Jeremy Moineau in CARNAGE FOR CHRISTMAS.

While the masked killer is something of a throwback to Bad Girl Boogey, Mackay is using the aesthetic of a slasher film for a different purpose, a symbol of past trauma rather than mask through which to express hidden hatred. What the films share is a common theme of reckoning with the past - and how the lingering effects hatred can reverberate through the lives of those who have faced it. It is a nearly universal queer experience, grappling with the residual pain of suppressing identities or being hated for them once they’re out in the open - using that as a source of strength is what makes these films feel so game-changing. This isn’t queer trauma porn - it’s queer empowerment.

Rather than employing the supernatural as she does in her previous films, Carnage for Christmas is more grounded, examining how small-town bigotry and childhood trauma converge even when we think we're beyond them. Mackay also specifically turns a withering eye on chasers and how the fetishization of trans people leads to dehumanization. While not quite as stylistically invigorating as her previous films, it maintains the inherent queerness of Mackay's perspective, looking to 80s slashers to give us a unique twist on a familiar genre with a developing maturity that is fascinating to witness.

Her films may be rough around the edges, but you can feel Mackay learning and growing as an artist, finding her voice amongst the patchwork quilt of B-movie horror influences she so skillfully stitches together. Her work feels very much of Our Moment because she so keenly understands the anxieties and threats facing the trans community. They are also profoundly personal artistic statements about growing on one’s own terms, being allowed to explore, to fuck up, to become who we're meant to be without fear of judgment or reprisal. Watching a Mackay film feels revelatory - as if we are witnessing something that wasn’t possible 10 or 15 years ago. Her films are populated by primarily queer casts, many of whom appear in multiple films. In a time when being visibly queer is becoming a liability, seeing queer actors so fully embraced in both trans and cis roles. If we don’t tell our stories - who will?

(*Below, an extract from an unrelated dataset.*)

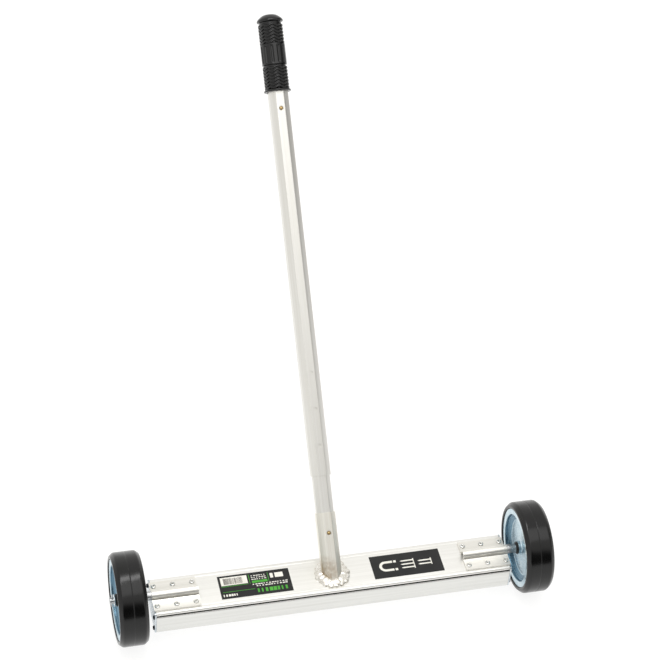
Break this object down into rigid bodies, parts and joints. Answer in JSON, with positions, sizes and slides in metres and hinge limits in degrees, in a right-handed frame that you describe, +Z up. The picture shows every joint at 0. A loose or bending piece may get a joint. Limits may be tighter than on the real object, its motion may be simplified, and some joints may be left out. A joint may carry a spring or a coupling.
{
  "type": "magnetic nail sweeper",
  "caption": "Wheeled magnet bar with a level aluminium housing, axle stubs, solid rubber wheels and a leaning octagonal handle that telescopes and pulls out of its welded socket.",
  "frame": {"origin": "on the floor under the middle of the whole object's box, wheels standing on z = 0", "axes": "+X along the magnet bar towards the right wheel, +Y towards the side the handle leans to, +Z up"},
  "size_m": [0.748, 0.7566, 0.7508],
  "materials": {
    "aluminium_extrusion": "extruded and wiped, fine lengthwise lines",
    "bright_aluminium": "bright extruded mill finish",
    "rivet_aluminium": "bright drawn rivets",
    "weld_aluminium": "as-welded rippled bead",
    "zinc_plate": "bright zinc plate with a blue passivate",
    "bright_steel": "bright drawn steel",
    "spring_steel": "hardened spring strip",
    "ferrite": "ground hard ferrite",
    "tyre_rubber": "moulded solid black rubber",
    "grip_rubber": "moulded soft black grip",
    "black_plastic": "moulded black plastic",
    "brass": "turned brass",
    "label_vinyl": "printed vinyl label"
  },
  "bodies": {
    "head": {"axle_left": "bright_steel", "axle_right": "bright_steel", "axle_saddle_left": "bright_aluminium", "axle_saddle_right": "bright_aluminium", "axle_spacer_left": "bright_steel", "axle_spacer_right": "bright_steel", "axle_washer_left": "zinc_plate", "axle_washer_right": "zinc_plate", "backing_bar": "bright_steel", "cotter_pin_left": "bright_steel", "cotter_pin_right": "bright_steel", "end_plate_left": "zinc_plate", "end_plate_right": "zinc_plate", "end_screw_left_1": "zinc_plate", "end_screw_left_2": "zinc_plate", "end_screw_left_3": "zinc_plate", "end_screw_left_4": "zinc_plate", "end_screw_right_1": "zinc_plate", "end_screw_right_2": "zinc_plate", "end_screw_right_3": "zinc_plate", "end_screw_right_4": "zinc_plate", "handle_socket": "aluminium_extrusion", "label_left": "label_vinyl", "label_right": "label_vinyl", "magnet_1": "ferrite", "magnet_2": "ferrite", "magnet_3": "ferrite", "magnet_4": "ferrite", "magnet_5": "ferrite", "magnet_6": "ferrite", "magnet_channel": "bright_aluminium", "rivet_left_1": "rivet_aluminium", "rivet_left_2": "rivet_aluminium", "rivet_left_3": "rivet_aluminium", "rivet_left_4": "rivet_aluminium", "rivet_left_5": "rivet_aluminium", "rivet_left_6": "rivet_aluminium", "rivet_right_1": "rivet_aluminium", "rivet_right_2": "rivet_aluminium", "rivet_right_3": "rivet_aluminium", "rivet_right_4": "rivet_aluminium", "rivet_right_5": "rivet_aluminium", "rivet_right_6": "rivet_aluminium", "top_plate": "aluminium_extrusion", "weld_bead": "weld_aluminium"},
    "wheel_left": {"rim_inner_left": "zinc_plate", "rim_outer_left": "zinc_plate", "tyre_left": "tyre_rubber", "wheel_bush_left": "black_plastic"},
    "wheel_right": {"rim_inner_right": "zinc_plate", "rim_outer_right": "zinc_plate", "tyre_right": "tyre_rubber", "wheel_bush_right": "black_plastic"},
    "lower_handle": {"lower_tube": "aluminium_extrusion", "socket_button_spring": "spring_steel", "telescope_button_spring": "spring_steel"},
    "upper_handle": {"grip": "grip_rubber", "upper_tube": "aluminium_extrusion"},
    "socket_button": {"socket_button": "brass"},
    "telescope_button": {"telescope_button": "brass"}
  },
  "joints": [
    {"name": "wheel_left_spin", "type": "hinge", "parent": "head", "child": "wheel_left", "pos_m": [-0.343, -0.30028, 0.078], "axis": [1, 0, 0], "continuous": true},
    {"name": "wheel_right_spin", "type": "hinge", "parent": "head", "child": "wheel_right", "pos_m": [0.343, -0.30028, 0.078], "axis": [1, 0, 0], "continuous": true},
    {"name": "handle_pull", "type": "slide", "parent": "head", "child": "lower_handle", "axis": [0, 0.7071, 0.7071], "range_m": [0, 0.1], "deforming": ["socket_button", "socket_button_spring"]},
    {"name": "handle_telescope", "type": "slide", "parent": "lower_handle", "child": "upper_handle", "axis": [0, 0.7071, 0.7071], "range_m": [0, 0.5692], "deforming": ["telescope_button", "telescope_button_spring"]},
    {"name": "socket_button_press", "type": "slide", "parent": "lower_handle", "child": "socket_button", "axis": [0, 0.7071, -0.7071], "range_m": [0, 0.004], "stiffness_N_per_m": 900, "springref_m": -0.003, "deforming": ["socket_button_spring"]},
    {"name": "telescope_button_press", "type": "slide", "parent": "lower_handle", "child": "telescope_button", "axis": [0, 0.7071, -0.7071], "range_m": [0, 0.004], "stiffness_N_per_m": 900, "springref_m": -0.003, "deforming": ["telescope_button_spring"]}
  ]
}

Mackay stands at the vanguard of a new independent queer cinema; filmmakers like Jane Shoenbrun (I Saw the TV Glow), Vera Drew (The People’s Joker, and who also served as editor on Carnage for Christmas), Theda Hammel (Stress Positions), Louise Weard (Castration Movie), and many others who are telling our stories on their terms with limited (often crowd-sourced) budgets. Queer cinema is certainly not a monolith, but it’s invigorating to see so many new trans filmmakers asserting their own unique voices. For Mackay, directing five feature films before the age of 21 is an impressive feat in and of itself, but since she’s grown up in an era of both increased trans acceptance and increased anti-trans rhetoric, her films have a sense of laid-back defiance and a general sense of distaste for cishereronormative expectations. That they are such radically inventive works speaks to what a generational talent she really is, a transgender Gen Z firebrand asserting herself and claiming space in a world that increasingly seems as though it trying to hide us. She takes psychotronic VHS exploitation horror and rebrands it into gleeful deconstructions of binary gender narratives, a queer punk synthesis of horror tropes, and B-movie aesthetics electrifyingly rebranded for a new generation.

So Vam, Bad Girl Boogey, Satranic Panic, T-Blockers, and Carnage for Christmas are all available to stream on Shudder.